Y-90 plus chemotherapy elicited an ORR of 34.0% (95% CI, 28.0%-40.5%) vs 21.1% (95% CI, 16.2%-27.1%) with chemotherapy alone. Among the responders in the investigative arm, 0.9% achieved a complete response, 33.0% had a partial response, 45.6% had stable disease, and 12.6% experienced disease progression.
Regarding safety, any-grade treatment-emergent adverse effects (TEAEs) were reported in 96.8% and 93.7% of those in the investigative and control arms, respectively. Chemotherapy-related toxicities were experienced by 92.0% of those in the Y-90 group vs 91.3% of those in the chemotherapy-alone group. Adverse device events occurred in 55.1% of those who received Y-90.
Moreover, angiographic procedure-related TEAEs were reported in 29.4% of those who received Y-90/chemotherapy vs 1.0% of those who received chemotherapy alone. TEAEs with Common Terminology Criteria for Adverse Events that were grade 3 or higher were reported in 68.4% and 49.3% of those in the investigative and control arms, respectively.
Serious TEAEs were experienced by 37.4% of those in the Y-90 arm vs 20.8% of those in the control arm. Serious treatment-emergent adverse device events were reported in 10.7% of those on Y-90.

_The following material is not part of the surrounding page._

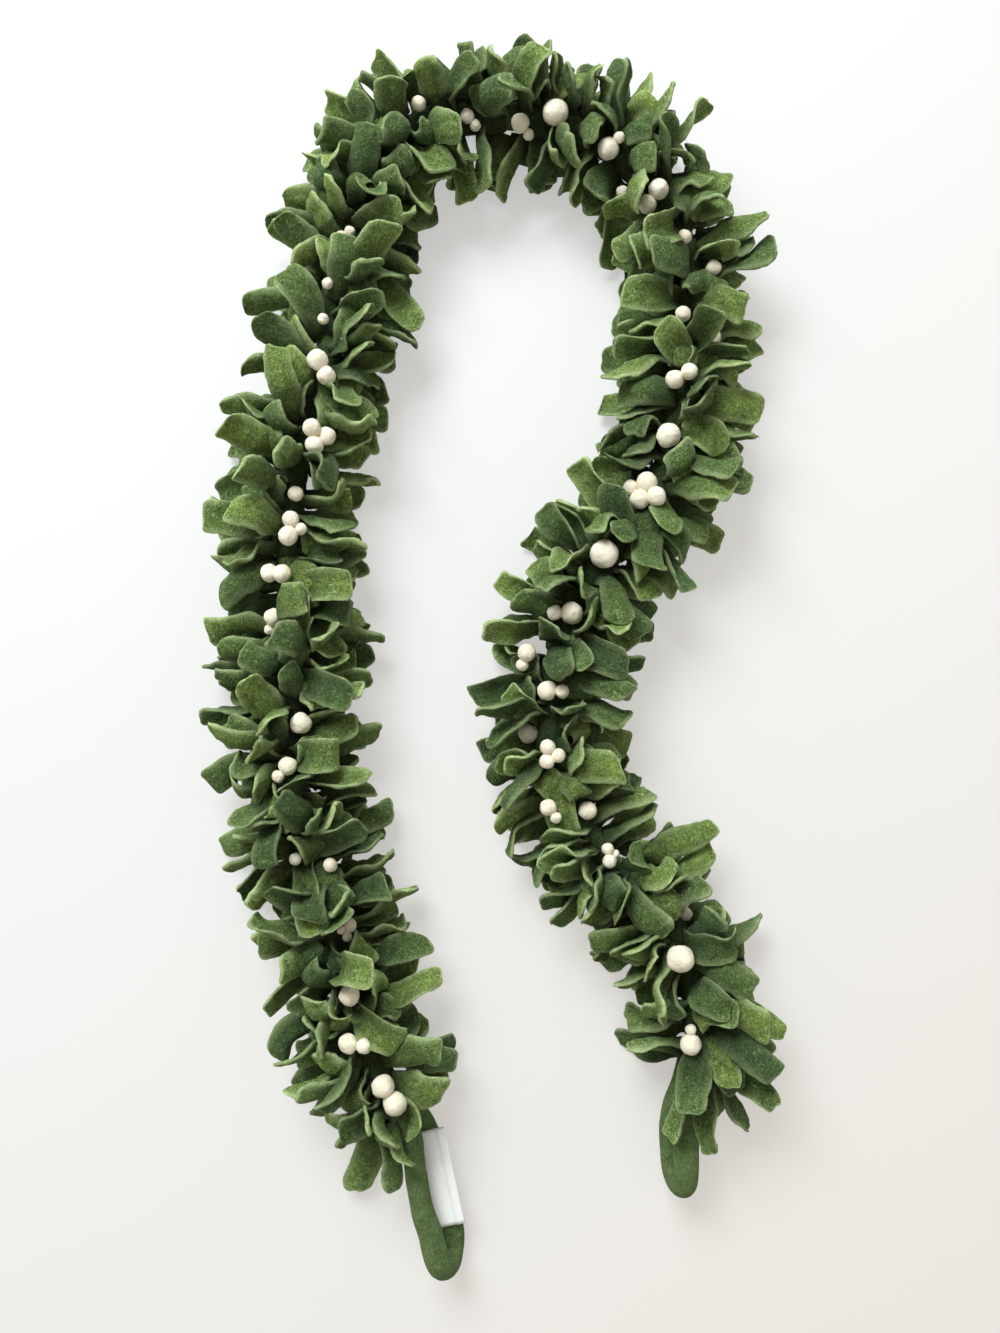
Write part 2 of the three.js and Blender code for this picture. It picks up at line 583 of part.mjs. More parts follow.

TEAEs resulted in a fatal outcome in 8 patients who received Y-90/chemotherapy and 4 patients who were given chemotherapy alone. Moreover, 12.8% and 12.1% of those on the investigative and control arms, respectively, experienced TEAEs that required chemotherapy discontinuation.
“This is the first arterial radiotherapy device to demonstrate a statistically significant delay of progression in metastatic colorectal cancer,” Mulcahy concluded.